EXERCISE DESCRIPTION: Identify the lines that contain the string "axes" and copy all of them.

DATA EXCERPTS:

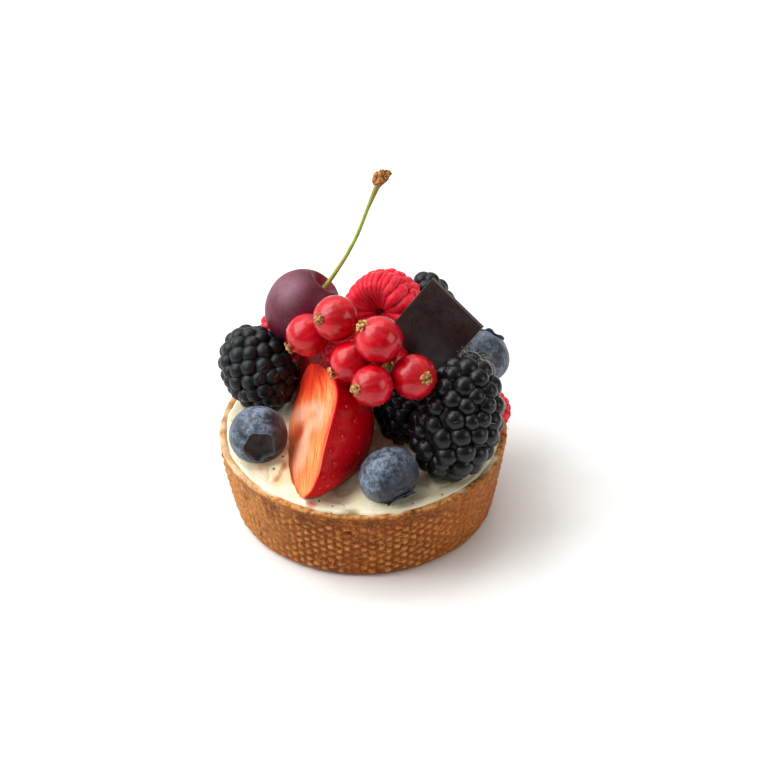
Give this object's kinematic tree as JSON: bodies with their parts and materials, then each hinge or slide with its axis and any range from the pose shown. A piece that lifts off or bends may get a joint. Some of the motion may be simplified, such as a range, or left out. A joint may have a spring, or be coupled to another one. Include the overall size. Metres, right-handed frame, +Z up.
{
  "type": "fruit tart",
  "caption": "Individual fruit tart: a dotted straight-sided pastry cup of cream, heaped with dark berries, raspberries, blueberries, redcurrants, half a strawberry, a cherry and a plaque.",
  "frame": {"origin": "centre of the crust's flat underside, which is the face the tart rests on", "axes": "+Z up out of the tart; -Y towards the front, where the strawberry half and two blueberries lie; +X to the right seen from the front"},
  "size_m": [0.0812, 0.0798, 0.0859],
  "materials": {
    "crust": "baked, golden brown, matt, with small raised dots",
    "cream": "smooth ivory cream, softly glossy",
    "dark_berry": "near-black berry skin, shiny where it bulges",
    "raspberry": "crimson, lightly downy",
    "blueberry": "slate blue with a pale bloom",
    "redcurrant": "translucent red, glossy",
    "cherry": "dark burgundy, glossy",
    "stem": "yellow-green stalk",
    "stem_knob": "dry brown end of the stalk",
    "strawberry": "red skin with a paler orange-red cut face",
    "chocolate": "dark chocolate, bare of lettering"
  },
  "bodies": {
    "root": {"crust": "crust", "cream": "cream", "dark_berry_left": "dark_berry", "dark_berry_right": "dark_berry", "dark_berry_centre": "dark_berry", "dark_berry_back": "dark_berry", "raspberry_top": "raspberry", "raspberry_left": "raspberry", "raspberry_right": "raspberry", "raspberry_back": "raspberry", "raspberry_middle": "raspberry", "blueberry_left": "blueberry", "blueberry_front": "blueberry", "blueberry_right": "blueberry", "blueberry_back": "blueberry", "redcurrant_1": "redcurrant", "redcurrant_2": "redcurrant", "redcurrant_3": "redcurrant", "redcurrant_4": "redcurrant", "redcurrant_5": "redcurrant", "redcurrant_6": "redcurrant", "redcurrant_7": "redcurrant", "cherry": "cherry", "cherry_stem": "stem", "cherry_stem_knob": "stem_knob", "strawberry_half": "strawberry", "chocolate_plaque": "chocolate"}
  },
  "joints": []
}
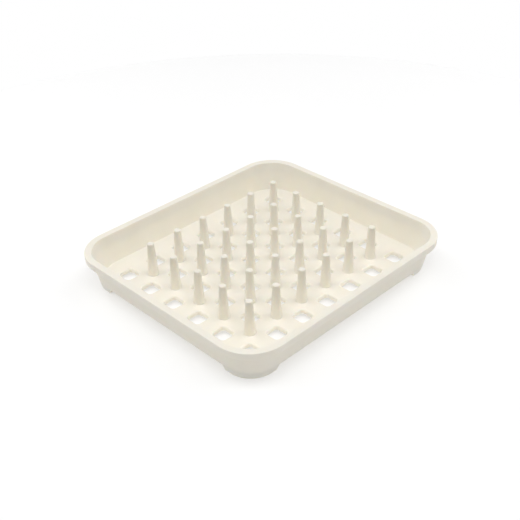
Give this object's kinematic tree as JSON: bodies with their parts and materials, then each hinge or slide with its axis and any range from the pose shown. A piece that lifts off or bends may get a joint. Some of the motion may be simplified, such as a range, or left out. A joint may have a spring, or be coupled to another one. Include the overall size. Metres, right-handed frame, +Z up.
{
  "type": "pegged draining tray",
  "caption": "Shallow rounded rectangular plastic tray with a perforated floor, a grid of tapered standing pegs, a sloping wall with a thick rim, and corner feet.",
  "frame": {"origin": "middle of the tray's outline, on the plane its feet stand on", "axes": "+X along the long side, +Y towards the back, +Z up along the pegs"},
  "size_m": [0.1828, 0.163, 0.0285],
  "materials": {
    "cream_plastic": "soft satin, cream"
  },
  "bodies": {
    "root": {"floor_grid": "cream_plastic", "side_wall": "cream_plastic", "rim": "cream_plastic", "foot_front_left": "cream_plastic", "foot_front_right": "cream_plastic", "foot_back_left": "cream_plastic", "foot_back_right": "cream_plastic", "peg_r1_c1": "cream_plastic", "peg_r1_c2": "cream_plastic", "peg_r1_c3": "cream_plastic", "peg_r1_c4": "cream_plastic", "peg_r1_c5": "cream_plastic", "peg_r1_c6": "cream_plastic", "peg_r2_c1": "cream_plastic", "peg_r2_c2": "cream_plastic", "peg_r2_c3": "cream_plastic", "peg_r2_c4": "cream_plastic", "peg_r2_c5": "cream_plastic", "peg_r2_c6": "cream_plastic", "peg_r3_c1": "cream_plastic", "peg_r3_c2": "cream_plastic", "peg_r3_c3": "cream_plastic", "peg_r3_c4": "cream_plastic", "peg_r3_c5": "cream_plastic", "peg_r3_c6": "cream_plastic", "peg_r4_c1": "cream_plastic", "peg_r4_c2": "cream_plastic", "peg_r4_c3": "cream_plastic", "peg_r4_c4": "cream_plastic", "peg_r4_c5": "cream_plastic", "peg_r4_c6": "cream_plastic", "peg_r5_c1": "cream_plastic", "peg_r5_c2": "cream_plastic", "peg_r5_c3": "cream_plastic", "peg_r5_c4": "cream_plastic", "peg_r5_c5": "cream_plastic", "peg_r5_c6": "cream_plastic"}
  },
  "joints": []
}
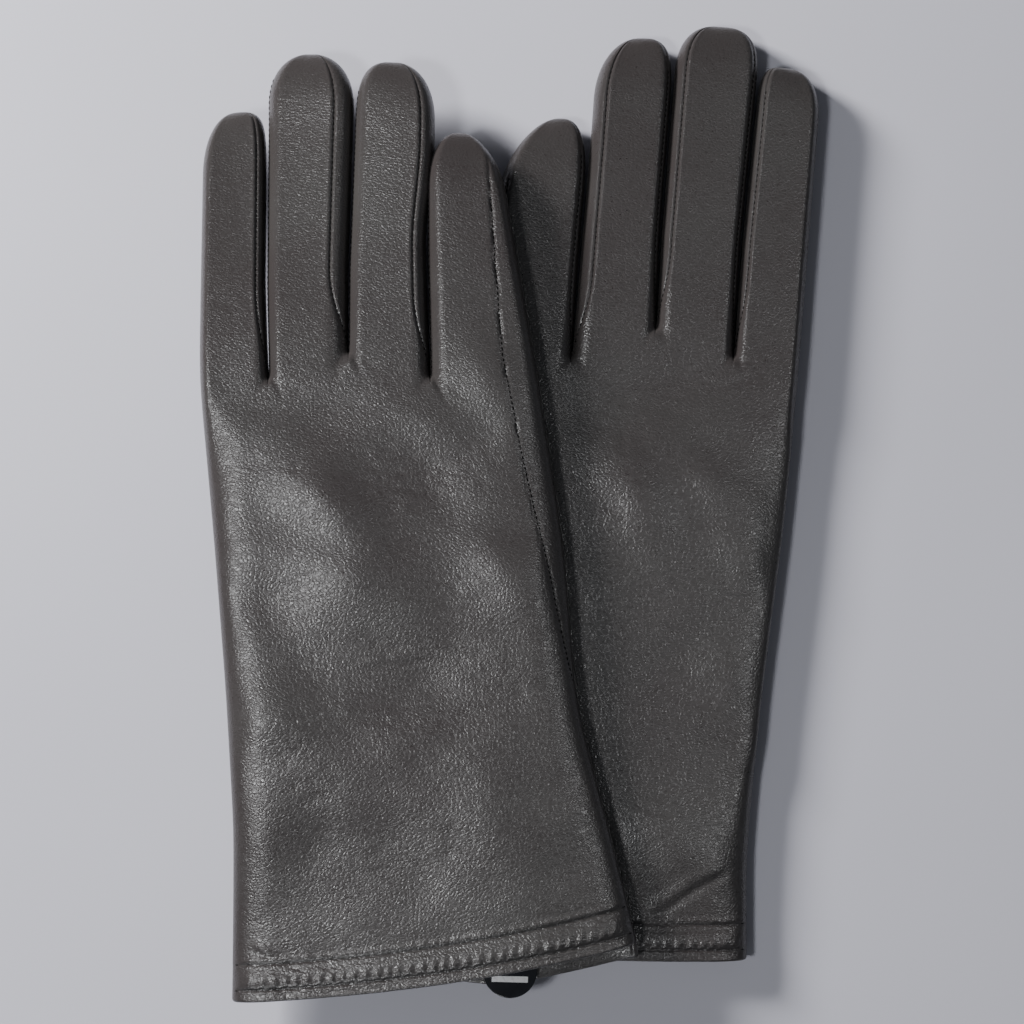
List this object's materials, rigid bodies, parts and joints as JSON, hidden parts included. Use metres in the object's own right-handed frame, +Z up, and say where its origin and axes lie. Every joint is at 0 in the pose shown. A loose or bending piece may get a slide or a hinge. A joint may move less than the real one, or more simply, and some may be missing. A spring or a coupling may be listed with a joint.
{
  "type": "leather gloves",
  "caption": "Pair of lined leather dress gloves lying flat and overlapped, thumbs folded under, with sewn fourchettes and a turned hem.",
  "frame": {"origin": "middle of the pair's plan box, on the surface the gloves lie on", "axes": "+X to the right across both gloves, +Y towards the fingertips, +Z up from the table"},
  "size_m": [0.1652, 0.2604, 0.0193],
  "materials": {
    "leather": "smooth charcoal nappa with a soft sheen",
    "lining": "fine dark knit",
    "thread": "waxed dark sewing thread",
    "tab": "glossy black coated tab",
    "bar": "plain bright print"
  },
  "bodies": {
    "left_hand": {"left_trank": "leather", "left_hand_lining": "lining", "left_hem_facing": "leather", "left_hem_stitching": "thread", "left_side_seam": "thread", "left_little_finger": "leather", "left_little_fourchette_ring_side": "leather", "left_little_lining": "lining", "left_little_stitching": "thread"},
    "left_thumb": {"left_thumb": "leather", "left_thumb_lining": "lining"},
    "left_ring": {"left_ring_finger": "leather", "left_ring_fourchette_little_side": "leather", "left_ring_fourchette_middle_side": "leather", "left_ring_lining": "lining", "left_ring_stitching": "thread"},
    "left_middle": {"left_middle_finger": "leather", "left_middle_fourchette_ring_side": "leather", "left_middle_fourchette_index_side": "leather", "left_middle_lining": "lining", "left_middle_stitching": "thread"},
    "left_index": {"left_index_finger": "leather", "left_index_fourchette_middle_side": "leather", "left_index_lining": "lining", "left_index_stitching": "thread"},
    "right_hand": {"right_trank": "leather", "right_hand_lining": "lining", "right_hem_facing": "leather", "right_hem_stitching": "thread", "right_side_seam": "thread"},
    "right_thumb": {"right_thumb": "leather", "right_thumb_lining": "lining"},
    "right_index": {"right_index_finger": "leather", "right_index_fourchette_middle_side": "leather", "right_index_lining": "lining", "right_index_stitching": "thread"},
    "right_middle": {"right_middle_finger": "leather", "right_middle_fourchette_index_side": "leather", "right_middle_fourchette_ring_side": "leather", "right_middle_lining": "lining", "right_middle_stitching": "thread"},
    "right_ring": {"right_ring_finger": "leather", "right_ring_fourchette_middle_side": "leather", "right_ring_fourchette_little_side": "leather", "right_ring_lining": "lining", "right_ring_stitching": "thread"},
    "right_little": {"right_little_finger": "leather", "right_little_fourchette_ring_side": "leather", "right_little_lining": "lining", "right_little_stitching": "thread"},
    "right_tab": {"right_tab": "tab", "right_tab_bar": "bar"}
  },
  "joints": [
    {"name": "right_glove_lift", "type": "slide", "parent": "left_hand", "child": "right_hand", "axis": [0, 0, 1], "range_m": [0, 0.06]},
    {"name": "left_ring_lift", "type": "hinge", "parent": "left_hand", "child": "left_ring", "pos_m": [0.02545, 0.03957, 0.0094], "axis": [0.9965, -0.0837, 0], "range_deg": [0, 75]},
    {"name": "left_middle_lift", "type": "hinge", "parent": "left_hand", "child": "left_middle", "pos_m": [0.04697, 0.03777, 0.0094], "axis": [0.9965, -0.0837, 0], "range_deg": [0, 75]},
    {"name": "left_index_lift", "type": "hinge", "parent": "left_hand", "child": "left_index", "pos_m": [0.06725, 0.03606, 0.0094], "axis": [0.9965, -0.0837, 0], "range_deg": [0, 75]},
    {"name": "right_index_lift", "type": "hinge", "parent": "right_hand", "child": "right_index", "pos_m": [-0.07403, 0.03492, 0.0191], "axis": [0.9997, -0.0244, 0], "range_deg": [0, 75]},
    {"name": "right_middle_lift", "type": "hinge", "parent": "right_hand", "child": "right_middle", "pos_m": [-0.05513, 0.03446, 0.0191], "axis": [0.9997, -0.0244, 0], "range_deg": [0, 75]},
    {"name": "right_ring_lift", "type": "hinge", "parent": "right_hand", "child": "right_ring", "pos_m": [-0.03364, 0.03394, 0.0191], "axis": [0.9997, -0.0244, 0], "range_deg": [0, 75]},
    {"name": "right_little_lift", "type": "hinge", "parent": "right_hand", "child": "right_little", "pos_m": [-0.0071, 0.03329, 0.0191], "axis": [0.9997, -0.0244, 0], "range_deg": [0, 75]},
    {"name": "left_thumb_swing", "type": "hinge", "parent": "left_hand", "child": "left_thumb", "pos_m": [0.0518, -0.04457, 0.0025], "axis": [0, 0, -1], "range_deg": [0, 55]},
    {"name": "right_thumb_swing", "type": "hinge", "parent": "right_hand", "child": "right_thumb", "pos_m": [-0.05981, -0.0466, 0.005], "axis": [0, 0, 1], "range_deg": [0, 55]},
    {"name": "right_tab_lift", "type": "hinge", "parent": "right_hand", "child": "right_tab", "pos_m": [-0.00027, -0.11087, 0.0122], "axis": [-0.9997, 0.0244, 0], "range_deg": [0, 18]}
  ]
}
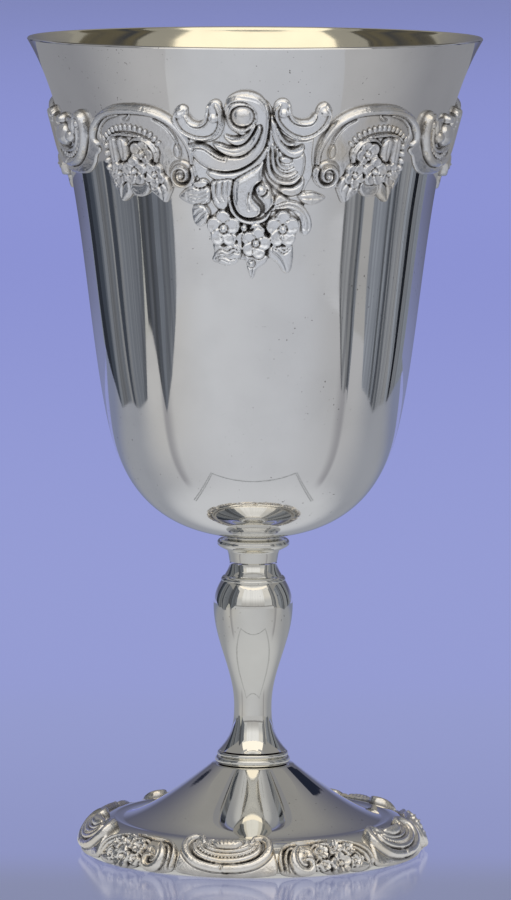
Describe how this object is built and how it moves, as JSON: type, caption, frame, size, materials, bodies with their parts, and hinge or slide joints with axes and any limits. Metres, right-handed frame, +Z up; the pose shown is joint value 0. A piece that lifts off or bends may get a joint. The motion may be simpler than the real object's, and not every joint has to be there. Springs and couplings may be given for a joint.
{
  "type": "goblet",
  "caption": "Footed silver goblet: tall flared bowl with cast scroll and shell border, baluster stem and domed foot with a matching border.",
  "frame": {"origin": "on the table, in the middle of the foot's resting face", "axes": "+Z up along the goblet's axis; the front cartouche faces -Y; +X to its right as seen"},
  "size_m": [0.094, 0.094, 0.17],
  "materials": {
    "polished_silver": "polished, with gilding inside the bowl",
    "cast_silver": "cast, polished on top and tarnished in the recesses"
  },
  "bodies": {
    "root": {"bowl": "polished_silver", "stem_collar": "polished_silver", "stem": "polished_silver", "stem_base_ring": "polished_silver", "foot_dome": "polished_silver", "front_cartouche": "cast_silver", "bowl_shell_1": "cast_silver", "bowl_shell_2": "cast_silver", "bowl_shell_3": "cast_silver", "bowl_shell_4": "cast_silver", "bowl_shell_5": "cast_silver", "bowl_lunette_1": "cast_silver", "bowl_lunette_2": "cast_silver", "bowl_lunette_3": "cast_silver", "bowl_lunette_4": "cast_silver", "foot_shell_1": "cast_silver", "foot_shell_2": "cast_silver", "foot_shell_3": "cast_silver", "foot_shell_4": "cast_silver", "foot_shell_5": "cast_silver", "foot_lunette_1": "cast_silver", "foot_lunette_2": "cast_silver", "foot_lunette_3": "cast_silver", "foot_lunette_4": "cast_silver", "foot_lunette_5": "cast_silver"}
  },
  "joints": []
}
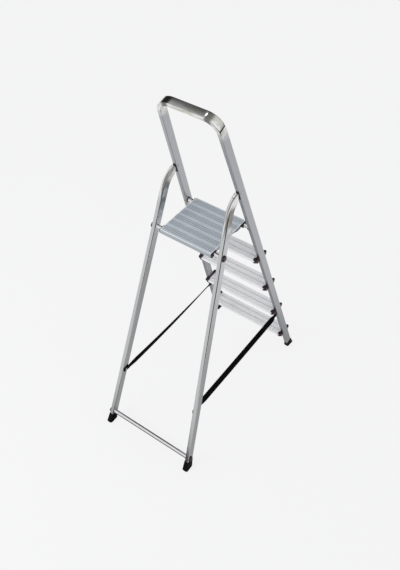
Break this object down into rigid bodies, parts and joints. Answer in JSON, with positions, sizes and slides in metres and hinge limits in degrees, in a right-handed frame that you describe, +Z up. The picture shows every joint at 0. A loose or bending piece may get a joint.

RESULT FOR THIS TASK:
  "frame": {"origin": "centre of the crust's flat underside, which is the face the tart rests on", "axes": "+Z up out of the tart; -Y towards the front, where the strawberry half and two blueberries lie; +X to the right seen from the front"},
  "frame": {"origin": "middle of the tray's outline, on the plane its feet stand on", "axes": "+X along the long side, +Y towards the back, +Z up along the pegs"},
List this object's materials, rigid bodies, parts and joints as JSON, hidden parts included. Use metres in the object's own right-handed frame, +Z up, and say where its origin and axes lie. Every joint is at 0 in the pose shown. A loose or bending piece may get a slide or a hinge. A joint may move less than the real one, or more simply, and some may be missing. A spring or a coupling may be listed with a joint.
  "frame": {"origin": "middle of the pair's plan box, on the surface the gloves lie on", "axes": "+X to the right across both gloves, +Y towards the fingertips, +Z up from the table"},
Describe how this object is built and how it moves, as JSON: type, caption, frame, size, materials, bodies with their parts, and hinge or slide joints with axes and any limits. Metres, right-handed frame, +Z up; the pose shown is joint value 0. A piece that lifts off or bends may get a joint. The motion may be simpler than the real object's, and not every joint has to be there. Springs and couplings may be given for a joint.
  "frame": {"origin": "on the table, in the middle of the foot's resting face", "axes": "+Z up along the goblet's axis; the front cartouche faces -Y; +X to its right as seen"},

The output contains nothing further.